Quick ID card: Toby Keith’s “O Come All Ye Faithful” recording
| Detail | What it tells you |
|---|---|
| Release | A Classic Christmas (Disc Two) |
| Track position | #4 |
| Approx. length | 2:49 |
| Arrangement fingerprint | Country lead vocal with choir power and roots instrumentation |
On the album’s credits, the cut sits on Disc Two as track four, clocking in at 2:49, and it is backed by a Nashville-grade session lineup that includes dobro ace Rob Ickes. That single detail matters: a dobro is not a church organ, but it can “answer” a choir in a way that still feels reverent, as reflected in the A Classic Christmas track and personnel credits.
The carol itself: “Adeste Fideles” is not just a pretty chorus
“O Come All Ye Faithful” traces back to the Latin “Adeste fideles,” commonly credited to English Catholic music copyist John Francis Wade, with the best-known English translation coming from Frederick Oakeley in the 1840s. It is also a weirdly durable tune in musical terms: unrhymed text, irregular meter, and a refrain that begs to be sung in big, stacked harmony—details you can see laid out in hymn notes like “O come, all ye faithful” (Adeste Fideles).
Here’s the spicy part that most Christmas playlists never mention: some musicologists have argued the hymn carries coded Jacobite politics, a “return and adore the king” message hidden inside religious imagery. Whether you buy that theory or not, it reframes the word “triumphant” as something stronger than “cozy,” and it makes Toby Keith, king of the modern rally-chorus, a strangely logical interpreter—especially given reporting on the hymn’s contested origins and possible political subtext.

What makes Toby’s version hit: muscle, not mockery
A review in Deep Roots praises the performance as a majestic, percussion-driven reading, with Keith’s “stentorian” vocal riding over choral singers and dobro punctuation. That description nails the big surprise: the arrangement is not delicate, but it is not cynical either, and you can hear what the writer means in their breakdown of how Keith approaches Christmas material.
Keith leans into the natural architecture of the song: calm invitation in the verse, then full-bodied lift on the refrain. When he repeats “O come, let us adore Him,” he treats repetition like a build, not filler, pushing the line a little harder each time.
If you are used to choir-and-organ versions, the country rhythm section can feel almost aggressive at first. Stick with it: that pulse is what lets the choir textures feel cinematic without turning the hymn into background music.
If you want to cover it: practical ways to steal Toby’s energy
1) Start with the right key, not the “right tradition”
Most congregational settings live where average voices can belt the refrain without choking.
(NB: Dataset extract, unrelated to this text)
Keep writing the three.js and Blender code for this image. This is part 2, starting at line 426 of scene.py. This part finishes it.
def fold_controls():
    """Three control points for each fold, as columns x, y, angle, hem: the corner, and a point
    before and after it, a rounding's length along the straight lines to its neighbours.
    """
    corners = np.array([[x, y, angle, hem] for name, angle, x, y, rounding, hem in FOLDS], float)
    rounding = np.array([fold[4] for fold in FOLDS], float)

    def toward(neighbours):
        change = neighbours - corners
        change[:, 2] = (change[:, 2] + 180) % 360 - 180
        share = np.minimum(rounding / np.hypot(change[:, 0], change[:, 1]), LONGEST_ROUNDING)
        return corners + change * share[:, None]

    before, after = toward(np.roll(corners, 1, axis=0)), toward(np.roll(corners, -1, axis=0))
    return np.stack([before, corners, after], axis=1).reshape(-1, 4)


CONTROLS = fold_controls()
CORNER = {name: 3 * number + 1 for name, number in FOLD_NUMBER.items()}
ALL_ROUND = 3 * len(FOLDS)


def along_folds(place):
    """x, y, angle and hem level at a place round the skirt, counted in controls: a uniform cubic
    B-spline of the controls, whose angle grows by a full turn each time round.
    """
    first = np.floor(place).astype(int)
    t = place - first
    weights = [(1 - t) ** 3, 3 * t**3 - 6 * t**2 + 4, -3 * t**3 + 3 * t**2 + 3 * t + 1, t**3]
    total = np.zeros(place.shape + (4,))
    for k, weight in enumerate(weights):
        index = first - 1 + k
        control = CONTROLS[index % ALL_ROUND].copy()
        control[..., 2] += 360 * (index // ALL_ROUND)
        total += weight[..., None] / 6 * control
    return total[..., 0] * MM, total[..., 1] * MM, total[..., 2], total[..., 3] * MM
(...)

If you are covering Keith’s vibe, pick a key that lets you sing the chorus triumphantly and still land the low notes in the verse without going breathy.
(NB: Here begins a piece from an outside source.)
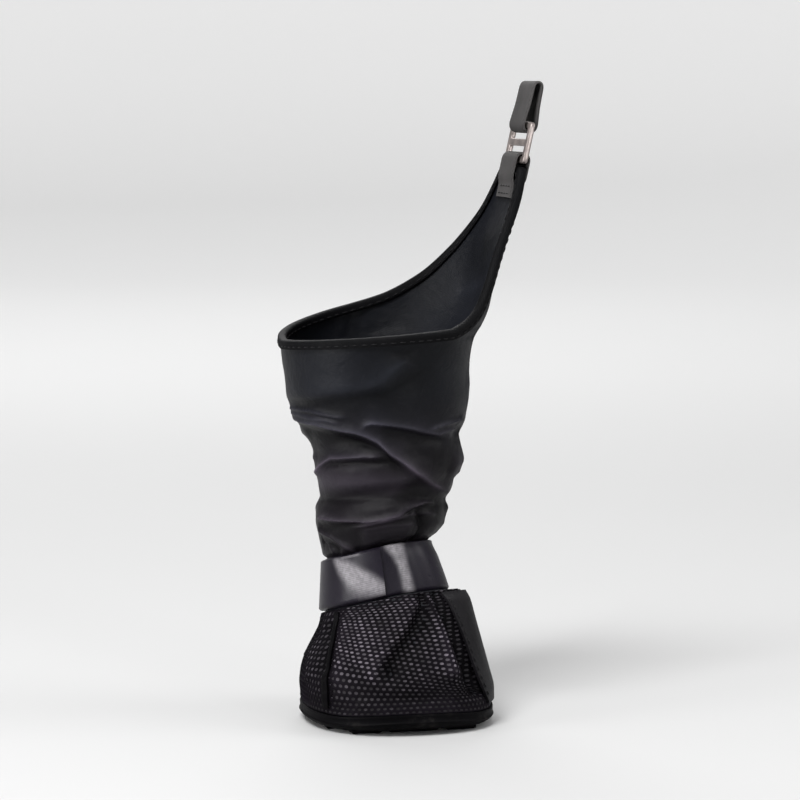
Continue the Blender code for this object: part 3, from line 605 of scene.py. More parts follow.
def leg_relief(angle, height, sizes):
    """Height of the leg's folds, which end at hem and top edge, and the painted light and shade on
    the cloth: along the folds, a painted highlight on the bulge a third of the way up, and painted
    shade under it."""
    share = (height - STRAP_TOP) / (COLLAR_HEIGHT - STRAP_TOP)
    quiet = smooth_step((height - HEM) / 0.010) * smooth_step((top_height(angle) - height) / 0.008)
    folds, painted = relief(LEG_FOLDS, angle, share, LEG_RADIUS, COLLAR_HEIGHT - STRAP_TOP)
    shade = 0.5 * np.exp(-((share - 0.35) / 0.08) ** 2) - 0.6 * smooth_step((0.26 - share) / 0.12)
    return folds * quiet * sizes.fold_scale, painted * quiet + shade


def folded_cloth(height, angle, grow, sizes):
    """Points of the leg's cloth with its folds and back seam, and the painted light and shade
    there.
    """
    rise, painted = leg_relief(angle, height, sizes)
    turn = (angle - SEAM_ANGLE + 180) % 360 - 180
    aside = np.abs(np.radians(turn)) * LEG_RADIUS
    ply = 0.0004
    seam = ply * smooth_step((sizes.seam_width / 2 + ply - aside) / (2 * ply))
    points = leg_points(height, angle, rise + seam + grow)
    points[:, 2] -= rise * sizes.fold_sag
    return points, painted


def bag_relief(angle, height):
    share = (height - SEAT) / (STRAP_FOOT - SEAT)
    quiet = smooth_step((share - 0.15) / 0.14) * smooth_step((1.02 - share) / 0.06)
    return relief(BAG_FOLDS, angle, share, BAG_RADIUS, STRAP_FOOT - SEAT)[0] * quiet


def strap_painted_highlight(angle, share, free_end):
    """Painted highlights on the strap's glossy face, from 0 to 1: a wide patch and a line along the
    top edge on the free end, a narrow streak on the band.
    """
    turn = (angle + 240.0) % 360.0 - 240.0
    if free_end:
        upper, lower = straight_through(PATCH_ROWS, turn)
        patch = smooth_step((upper - share) / 0.30 + 0.5)
        patch *= smooth_step((share - lower) / 0.42 + 0.25)
        edge = 0.6 * (share > 0.94) * smooth_step((turn + 152) / 6) * smooth_step((-122 - turn) / 6)
        return np.maximum(patch ** 2 * smooth_step((turn + 162) / 6), edge)
    left, right = straight_through(STREAK_ROWS, share)
    streak = smooth_step((turn - left) / 8 + 0.4) * smooth_step((right - turn) / 8 + 0.4)
    return streak * mix(0.8, 1.0, smooth_step(np.abs(share - 0.72) / 0.2))


def mark(work, name, values):
    """Writes one value a vertex for a material to read."""
    layer = work.verts.layers.float.new(name)
    for vert, value in zip(work.verts, values):
        vert[layer] = value


def flat_sheet(columns, rows, girth, length):
    """A flat sheet from 0 to 1 both ways, its UV map in metres, and its points' two shares."""
    work = bmesh.new()
    layer = work.loops.layers.uv.new("cloth")
    bmesh.ops.create_grid(work, x_segments=columns, y_segments=rows, size=0.5, calc_uvs=True)
    bmesh.ops.translate(work, vec=(0.5, 0.5, 0.0), verts=work.verts)
    for face in work.faces:
        for loop in face.loops:
            loop[layer].uv = (loop.vert.co.x * girth, loop.vert.co.y * length)
    return work, *np.array([vert.co[:2] for vert in work.verts]).T


def all_round(share, seam=0.0):
    """Angles of a sheet that goes once round, with its joint opposite a given angle."""
    return share * 360 - 180 + seam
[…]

2) Acoustic guitar: drive the chorus, lay back on the verse
Play the verses with light downstrokes (or even arpeggios) to leave space for the lyric. Then switch to a wider strum for the “O come, let us adore Him” refrains, emphasizing beats 2 and 4 so it feels like a band could walk in at any moment.
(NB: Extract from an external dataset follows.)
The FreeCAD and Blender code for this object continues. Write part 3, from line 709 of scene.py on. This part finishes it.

3) Dobro or slide: answer the vocal, do not solo over it
The dobro works best here as punctuation, not spotlight. Aim for short, vocal-like fills between phrases, and let the sustain fade before the next lyric so the song keeps its “gathered” feel.
4) Choir or backing vocals: build in layers
You do not need a cathedral choir to copy the effect. Stack a few harmony passes on the chorus only, keep them tighter than you think, and let the unison verse stay mostly naked so the chorus actually feels like arrival.
A quick rehearsal checklist: Use this as a fast run-through before you record or play it live. It keeps the performance bold without getting messy.
- Sing the chorus at full volume in rehearsal and confirm it still feels comfortable.
- Decide who “owns” the pickup into the refrain (guitar, drums, or voices).
- Keep the tempo steady, but allow a tiny breath before each “O come.”
- End the last refrain with a clean cutoff, not a fade, if you want maximum impact.
Where it sits in his career: a traditional move with modern distribution
A Classic Christmas landed in October 2007, with AllMusic listing an October 16 release date for the set. In plain terms: Keith treated these carols like a real album, not a one-off seasonal single, and he packaged them to live on shelves and in streaming libraries alike, as captured on the AllMusic release page for A Classic Christmas, Vols. 1–2.

Conclusion: the “triumphant” Toby Keith you did not expect
Toby Keith’s “O Come All Ye Faithful” works because it refuses to be precious. It is loud enough to feel like a public declaration, but sincere enough to still function as a hymn, which is a harder balance than most country Christmas cuts manage.
If you want the real takeaway as a player, it’s this: treat the refrain like a chorus worthy of your biggest stage, then earn it by keeping the verses honest. That is the secret behind Keith’s most surprising Christmas moment.